TASK TO CARRY OUT: Work out how many lines of the data hold the string "between", and reply with that number alone.

* start RAW RECORDS *

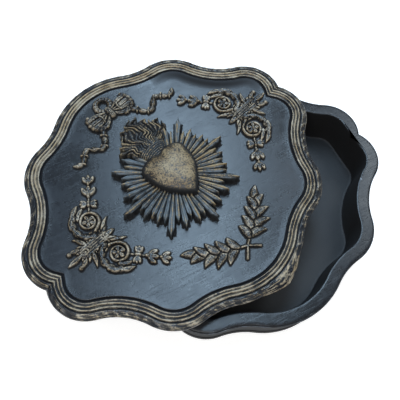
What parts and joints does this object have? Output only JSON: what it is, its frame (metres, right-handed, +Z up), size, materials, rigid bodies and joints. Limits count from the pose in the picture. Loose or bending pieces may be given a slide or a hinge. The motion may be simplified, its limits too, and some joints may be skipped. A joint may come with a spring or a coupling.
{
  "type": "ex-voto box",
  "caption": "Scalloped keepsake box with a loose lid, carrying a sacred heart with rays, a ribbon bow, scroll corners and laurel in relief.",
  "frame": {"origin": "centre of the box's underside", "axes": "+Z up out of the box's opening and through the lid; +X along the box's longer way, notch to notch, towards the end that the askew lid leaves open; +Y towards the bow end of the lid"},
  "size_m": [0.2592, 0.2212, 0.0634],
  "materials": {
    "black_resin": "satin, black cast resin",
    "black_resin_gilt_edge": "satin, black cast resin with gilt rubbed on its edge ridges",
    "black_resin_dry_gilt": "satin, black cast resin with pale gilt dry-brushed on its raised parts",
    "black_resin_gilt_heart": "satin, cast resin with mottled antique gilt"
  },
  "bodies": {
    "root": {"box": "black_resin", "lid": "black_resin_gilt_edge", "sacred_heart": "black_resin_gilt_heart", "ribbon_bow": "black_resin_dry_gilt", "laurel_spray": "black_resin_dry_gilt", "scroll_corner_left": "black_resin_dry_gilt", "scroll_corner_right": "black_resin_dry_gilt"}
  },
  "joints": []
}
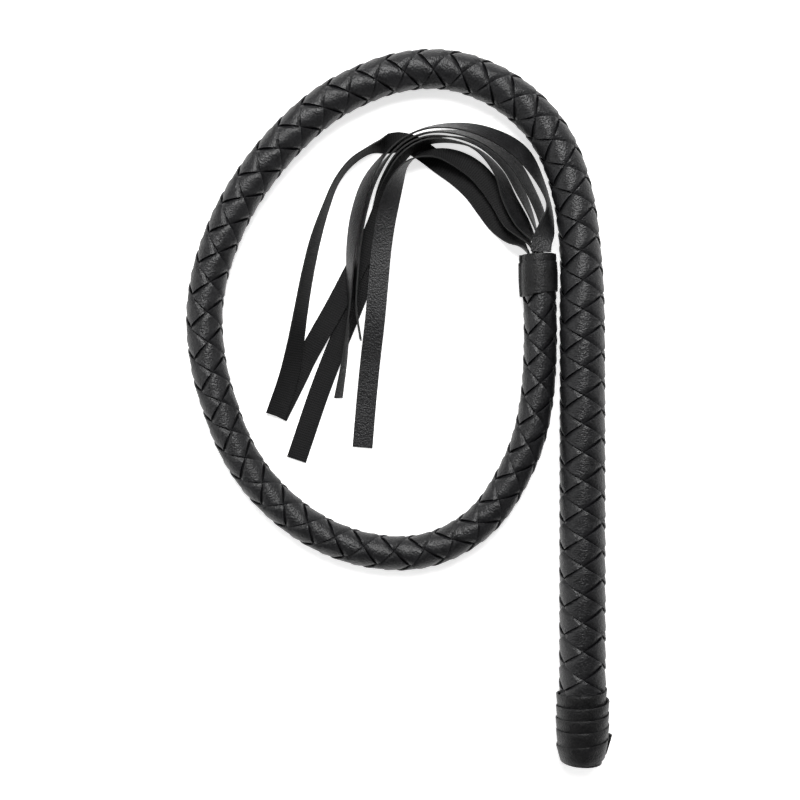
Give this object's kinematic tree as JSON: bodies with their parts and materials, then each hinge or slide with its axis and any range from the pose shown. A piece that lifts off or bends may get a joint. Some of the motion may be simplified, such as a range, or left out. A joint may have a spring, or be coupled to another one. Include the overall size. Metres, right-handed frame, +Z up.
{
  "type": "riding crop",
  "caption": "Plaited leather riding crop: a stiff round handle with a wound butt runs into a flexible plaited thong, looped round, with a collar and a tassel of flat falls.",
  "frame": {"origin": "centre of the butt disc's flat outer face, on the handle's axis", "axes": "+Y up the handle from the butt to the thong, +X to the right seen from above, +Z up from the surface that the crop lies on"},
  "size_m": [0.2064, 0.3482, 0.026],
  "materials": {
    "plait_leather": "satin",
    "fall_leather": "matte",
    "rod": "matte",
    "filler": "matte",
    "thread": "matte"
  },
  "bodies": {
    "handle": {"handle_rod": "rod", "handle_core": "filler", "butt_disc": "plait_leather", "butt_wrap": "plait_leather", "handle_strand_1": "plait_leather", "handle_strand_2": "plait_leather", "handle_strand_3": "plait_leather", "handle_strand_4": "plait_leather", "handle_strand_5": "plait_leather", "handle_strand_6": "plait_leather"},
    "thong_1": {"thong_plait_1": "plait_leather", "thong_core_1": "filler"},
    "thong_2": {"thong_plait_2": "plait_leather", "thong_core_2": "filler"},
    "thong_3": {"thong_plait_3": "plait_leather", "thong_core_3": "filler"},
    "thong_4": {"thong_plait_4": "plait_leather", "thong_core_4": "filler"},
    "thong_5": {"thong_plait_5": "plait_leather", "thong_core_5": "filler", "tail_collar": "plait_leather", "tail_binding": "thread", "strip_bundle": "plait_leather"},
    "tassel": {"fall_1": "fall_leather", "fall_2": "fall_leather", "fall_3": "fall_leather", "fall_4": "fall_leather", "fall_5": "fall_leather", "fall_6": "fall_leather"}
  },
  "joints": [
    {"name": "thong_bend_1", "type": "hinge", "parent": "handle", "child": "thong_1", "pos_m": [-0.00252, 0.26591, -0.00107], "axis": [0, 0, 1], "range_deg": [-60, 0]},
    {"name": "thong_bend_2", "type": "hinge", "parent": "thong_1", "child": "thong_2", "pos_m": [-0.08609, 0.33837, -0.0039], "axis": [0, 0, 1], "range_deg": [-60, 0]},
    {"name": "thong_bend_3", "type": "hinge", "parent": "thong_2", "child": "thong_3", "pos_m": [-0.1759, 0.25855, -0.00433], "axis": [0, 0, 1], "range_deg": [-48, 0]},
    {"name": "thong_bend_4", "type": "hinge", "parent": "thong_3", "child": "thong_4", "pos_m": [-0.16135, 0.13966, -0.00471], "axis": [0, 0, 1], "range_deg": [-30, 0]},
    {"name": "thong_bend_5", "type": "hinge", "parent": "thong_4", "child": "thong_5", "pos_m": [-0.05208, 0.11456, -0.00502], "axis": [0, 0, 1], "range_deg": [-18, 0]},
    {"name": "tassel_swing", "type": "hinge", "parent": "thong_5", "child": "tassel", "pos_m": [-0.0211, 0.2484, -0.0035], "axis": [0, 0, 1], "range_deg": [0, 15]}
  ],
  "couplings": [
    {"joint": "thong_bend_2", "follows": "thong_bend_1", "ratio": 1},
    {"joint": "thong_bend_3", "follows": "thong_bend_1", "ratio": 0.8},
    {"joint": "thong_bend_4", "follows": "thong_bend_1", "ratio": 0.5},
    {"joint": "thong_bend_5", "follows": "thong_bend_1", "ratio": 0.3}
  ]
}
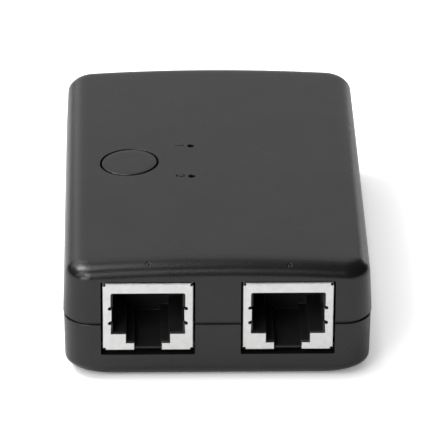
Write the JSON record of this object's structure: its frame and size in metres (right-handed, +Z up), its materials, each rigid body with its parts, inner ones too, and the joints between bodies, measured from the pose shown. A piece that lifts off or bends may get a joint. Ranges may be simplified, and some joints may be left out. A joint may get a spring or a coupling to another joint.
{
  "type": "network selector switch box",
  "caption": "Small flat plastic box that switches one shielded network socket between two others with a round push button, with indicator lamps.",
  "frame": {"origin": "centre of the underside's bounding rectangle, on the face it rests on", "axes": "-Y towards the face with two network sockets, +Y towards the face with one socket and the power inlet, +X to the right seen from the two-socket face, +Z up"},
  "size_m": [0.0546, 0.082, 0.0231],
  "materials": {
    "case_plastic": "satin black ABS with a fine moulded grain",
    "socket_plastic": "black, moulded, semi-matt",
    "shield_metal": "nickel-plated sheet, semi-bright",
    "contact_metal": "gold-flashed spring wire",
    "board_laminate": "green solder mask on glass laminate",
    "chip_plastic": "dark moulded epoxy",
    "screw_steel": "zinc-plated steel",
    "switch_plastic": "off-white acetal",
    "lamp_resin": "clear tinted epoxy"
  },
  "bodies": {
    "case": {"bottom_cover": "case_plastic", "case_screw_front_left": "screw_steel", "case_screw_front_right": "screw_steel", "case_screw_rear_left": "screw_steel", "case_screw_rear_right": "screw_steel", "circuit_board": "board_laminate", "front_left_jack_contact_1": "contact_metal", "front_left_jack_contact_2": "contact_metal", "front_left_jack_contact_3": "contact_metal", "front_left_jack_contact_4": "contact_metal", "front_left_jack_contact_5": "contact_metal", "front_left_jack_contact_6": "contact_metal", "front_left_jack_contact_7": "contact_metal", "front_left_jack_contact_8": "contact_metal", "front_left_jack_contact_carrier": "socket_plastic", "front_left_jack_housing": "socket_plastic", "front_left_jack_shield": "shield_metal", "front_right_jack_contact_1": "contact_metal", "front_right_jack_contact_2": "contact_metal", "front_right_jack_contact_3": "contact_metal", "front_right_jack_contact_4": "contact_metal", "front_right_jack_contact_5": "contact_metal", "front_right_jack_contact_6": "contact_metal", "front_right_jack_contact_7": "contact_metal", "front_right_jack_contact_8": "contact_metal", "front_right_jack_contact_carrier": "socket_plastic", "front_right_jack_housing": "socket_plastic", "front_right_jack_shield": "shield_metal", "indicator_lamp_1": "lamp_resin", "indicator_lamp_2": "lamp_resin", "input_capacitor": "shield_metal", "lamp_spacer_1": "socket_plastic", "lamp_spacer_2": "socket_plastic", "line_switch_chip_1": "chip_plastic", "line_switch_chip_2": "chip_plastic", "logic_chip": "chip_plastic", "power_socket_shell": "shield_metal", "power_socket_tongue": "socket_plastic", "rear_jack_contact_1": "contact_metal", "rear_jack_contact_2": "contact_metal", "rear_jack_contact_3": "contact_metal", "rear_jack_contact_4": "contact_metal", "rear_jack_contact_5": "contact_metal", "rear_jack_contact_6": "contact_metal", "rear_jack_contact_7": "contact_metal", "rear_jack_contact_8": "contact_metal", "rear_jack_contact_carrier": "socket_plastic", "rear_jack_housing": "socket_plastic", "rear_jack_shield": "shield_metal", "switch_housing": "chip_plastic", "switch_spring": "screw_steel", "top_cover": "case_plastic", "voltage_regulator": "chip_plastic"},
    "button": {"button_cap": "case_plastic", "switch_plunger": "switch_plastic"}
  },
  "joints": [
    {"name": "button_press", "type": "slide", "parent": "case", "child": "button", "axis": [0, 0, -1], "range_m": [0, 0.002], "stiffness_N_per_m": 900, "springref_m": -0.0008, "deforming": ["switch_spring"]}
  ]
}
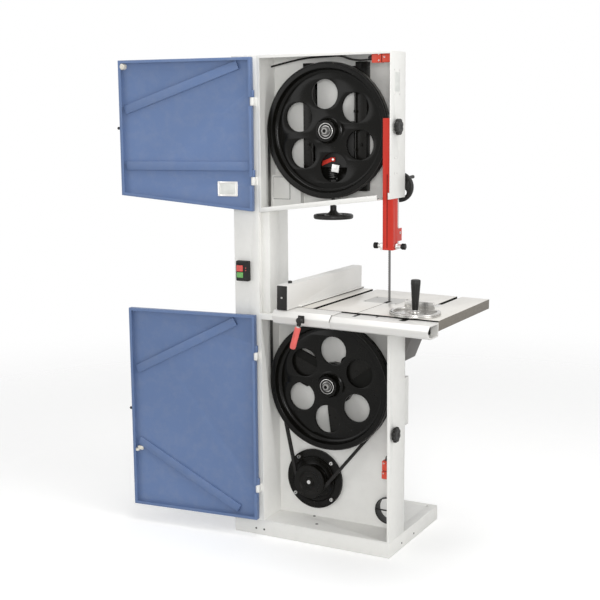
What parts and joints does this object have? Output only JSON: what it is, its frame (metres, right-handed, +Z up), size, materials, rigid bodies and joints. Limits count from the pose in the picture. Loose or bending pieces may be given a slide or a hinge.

* end RAW RECORDS *

OUTPUT OF THE TASK: 2